Definitely. I’m still figuring out what I’m gonna be writing about next.

When you put out a new song, what do those first days look like?

I’m always looking at what people are saying. I think everyone does that, no matter what people are saying. We want to know. The fans’ opinions matter the most to me, especially these days.

How do you like to engage with your fans? Is it mainly social media?

It’s definitely not the MySpace days anymore [laughs]. You can connect with fans, they know what you’re about, and it’s really cool. There’s a lot of people I watch, that I’m a fan of, so social media has really made it easier.

There’s the digital world and then there’s IRL. Is it interesting to transcend from the social media world to meeting fans on tour?

Yeah! That’s how I grew up. Social media had nothing to do with concerts, selling tickets, record sales, anything like that. I like the world we’re in now, but it can be pretty invasive sometimes. It just depends on what you put out there and what you want people to be saying about you. When I do meet and greets, that’s when I get to meet the fans.

Do you feel more comfortable on stage or in the studio?

Stage is what I’m used to, mostly, but it’s a balance. The writing process and the recording process are 50/50 to me. I really identify with writing music, and it’s helped me through some rough patches. It’ll get lighter and more fun as it goes. It just depends on what’s going on in my life. I can’t write songs that are fictitious.

So everything is pretty honest? That can be hard—you can’t just make up subject matter.

No, you can’t. I mean, there are people who can. I can’t.

Are you already writing new stuff or do you have to pause to promote the album?

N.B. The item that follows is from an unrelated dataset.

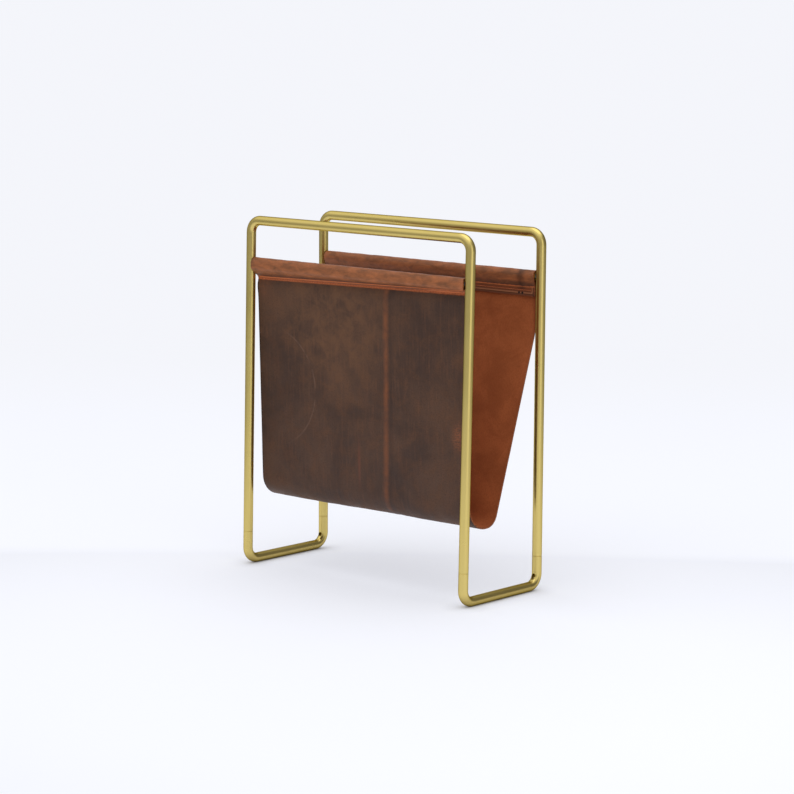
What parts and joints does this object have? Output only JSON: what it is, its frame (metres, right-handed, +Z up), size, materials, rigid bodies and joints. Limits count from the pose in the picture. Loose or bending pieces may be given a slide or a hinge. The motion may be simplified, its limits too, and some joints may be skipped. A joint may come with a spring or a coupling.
{
  "type": "magazine rack",
  "caption": "Free-standing magazine rack: a bent round-tube frame of upright hoops on floor runners, carrying a leather sling sewn over horizontal rods.",
  "frame": {"origin": "on the floor under the middle of the frame", "axes": "+X to the right along the rods, +Y to the back, +Z up"},
  "size_m": [0.434, 0.1796, 0.523],
  "materials": {
    "satin_brass": "satin brass plating over steel tube, fine even grain",
    "bare_steel": "plain turned steel, hidden inside the tube",
    "oiled_leather": "oiled pull-up leather outside, brushed orange-brown flesh side inside",
    "seam_thread": "waxed brown thread"
  },
  "bodies": {
    "root": {"front_hoop": "satin_brass", "rear_hoop": "satin_brass", "left_runner": "satin_brass", "right_runner": "satin_brass", "spigot_front_left": "bare_steel", "spigot_front_right": "bare_steel", "spigot_rear_left": "bare_steel", "spigot_rear_right": "bare_steel", "front_rod": "satin_brass", "rear_rod": "satin_brass", "plug_front_left": "bare_steel", "plug_front_right": "bare_steel", "plug_rear_left": "bare_steel", "plug_rear_right": "bare_steel", "sling": "oiled_leather", "front_seam_thread": "seam_thread", "rear_seam_thread": "seam_thread"}
  },
  "joints": []
}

I’m always working, always writing. I work as much as I possibly can. There’s times when I take a break and I’m not writing, and I can just chill and wait for inspiration to find me.

What’s the best way for you to relax?

Netflix and chill [laughs]. I just relax, take it easy, spend time with family and friends.

This is your first album in 15 years, so how are you gauging its success?

I have no idea [laughs]. The fans appreciating my music, and understanding where I’m coming from, that’s what success is to me. People talking about it, doing covers of my music—that’s what I love to see.

You have legacy fans who’ve been around for ages. Is it hard to maintain those fans and still evolve your music?

There’s people who are still stuck in this “back in the day” world with me, but I have a lot of new fans too. A lot of younger new fans, older new fans, all kinds. That’s pretty awesome. It gives me a second try at it as an adult.

How would you describe your fans? What kinds of people show up to your shows?

It’s boys, girls, young, older—it’s all kinds of people. It’s awesome when I do shows because I never know who’s gonna be a fan of the music. A lot of people are still learning the new stuff, but “Sooner or Later” did great last year… It’s a new chapter. It’s my first release in a long time, and I couldn’t be more excited.